Ex-appraiser says he cut values in hopes of donations to assessor


A former county appraiser who secretly and improperly slashed tens of millions of dollars from the taxable values of Westside properties in late 2010 said he did it in the hope that wealthy homeowners receiving the reductions would contribute money to Los Angeles County Assessor John Noguez.

Scott Schenter, the former employee at the center of a criminal investigation roiling the assessor’s office, said Noguez had promised him a promotion in the summer of 2010 in the midst of Noguez’s successful election campaign.

After that, the pressure to raise money for the campaign was constant and “brutal,” Schenter said in an interview with The Times. Although he contributed himself and got friends to contribute, Noguez “called me a few times just to say, ‘Hey Scott, we need more people; we’re way behind in donations.’ ”

Assessor’s office spokesman Louis Reyes said Noguez was not available for an interview Thursday because he was in Mexico with his family mourning the recent death of his father.

But Reyes said Noguez told him over the phone that he “never offered Scott Schenter a promotion.” Asked whether he’d pressured Schenter to raise money, Noguez told Reyes that “thousands of people” had raised funds for his campaign and “Scott was one of them.”

Schenter resigned in January 2011 after his supervisor in the assessor’s Culver City office discovered that he had reduced the taxable value of 151 properties in Beverly Hills, Brentwood, Pacific Palisades and other Westside communities without any explanation or authorization.

Schenter acknowledges that Noguez never specifically told him to reduce the values on the properties or said the promotion was contingent on his raising money for the campaign. “It was implied,” Schenter said.

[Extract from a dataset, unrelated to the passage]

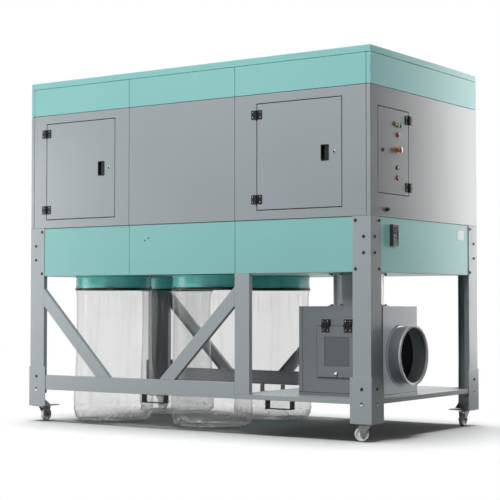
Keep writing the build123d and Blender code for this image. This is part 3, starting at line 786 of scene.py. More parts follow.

He said Noguez was in debt after the November election, despite raising more than $1 million for a race in which his most formidable opponent raised about $47,000. One day, Schenter said, Noguez called him and hinted at a way to help pay the bills.

Ramin Salari, a consultant who had made a fortune representing wealthy homeowners in their bids to get the assessor’s office to reduce their property tax bills, “had a bunch of clients on the Westside,” Schenter remembers Noguez telling him.

“I knew if I reduced their property values, Salari could get them to contribute to Noguez,” Schenter told The Times.

So in late November and early December of 2010, Schenter said, he started making the reductions.

Salari’s attorney, Mark Werksman, denied that Salari knew Schenter was reducing his clients’ tax bills in the hope of attracting contributions for Noguez. “That’s simply not true and there’s no evidence of that,” Werksman said.

On Thursday, Reyes said Noguez denied speaking to Schenter about Salari after the election.

Several of Salari’s clients have told The Times that the tax agent solicited donations to Noguez during the campaign. In a deposition for a recent civil lawsuit that Salari filed against one of his clients for failing to pay his fee — typically 50% of any tax savings he wins — Salari confirmed that he sent emails to all of his clients regarding “campaign fundraising events” for Noguez.

When Salari was asked whether he had ever promised Noguez “favors or rewards” for reducing the taxable value of his clients’ properties, his attorney interrupted, invoking the 5th Amendment right to avoid self-incrimination, according to the deposition, whose contents were originally reported by Los Cerritos Community News.

About half a dozen of the owners who got improper reductions from Schenter contributed to Noguez, public records show. Among them were Mark Weinstein and Farrah Soleimani, whose oceanfront Marina del Rey condo went from an assessed value of $1.8 million to $950,000, temporarily cutting the couple’s annual tax bill by about $10,000.

The pair gave $2,000 to Noguez’s office holder account after the election, records show. In an interview earlier this year, Soleimani said the contribution had nothing to do with the reduction.

The head of the Los Angeles County district attorney’s Public Integrity Division has acknowledged that his criminal investigators are probing the relationships among Noguez, Schenter and Salari.

Schenter said that at least two top Noguez aides, Mark McNeil and Andrew Stephens, also “kept coming at me in terms of wanting campaign contributions.” Both got significant promotions after Noguez’s swearing in, and neither had been promoted in the previous six years, county records show.

McNeil did not respond to a message left on his cellphone. Stephens could not be reached on Thursday afternoon.

Instead of getting his hoped-for promotion, Schenter found himself the subject of an internal investigation after the election. Owen Harris, the supervisor whose job Schenter said Noguez had promised him, discovered the improper reductions and immediately blew the whistle.

Unable to produce documentation defending the lower taxable values inserted into the county computer system, Schenter resigned to avoid getting fired. The property owners got letters from the assessor’s office explaining that an “error” had been made and that their assessed values would go back up.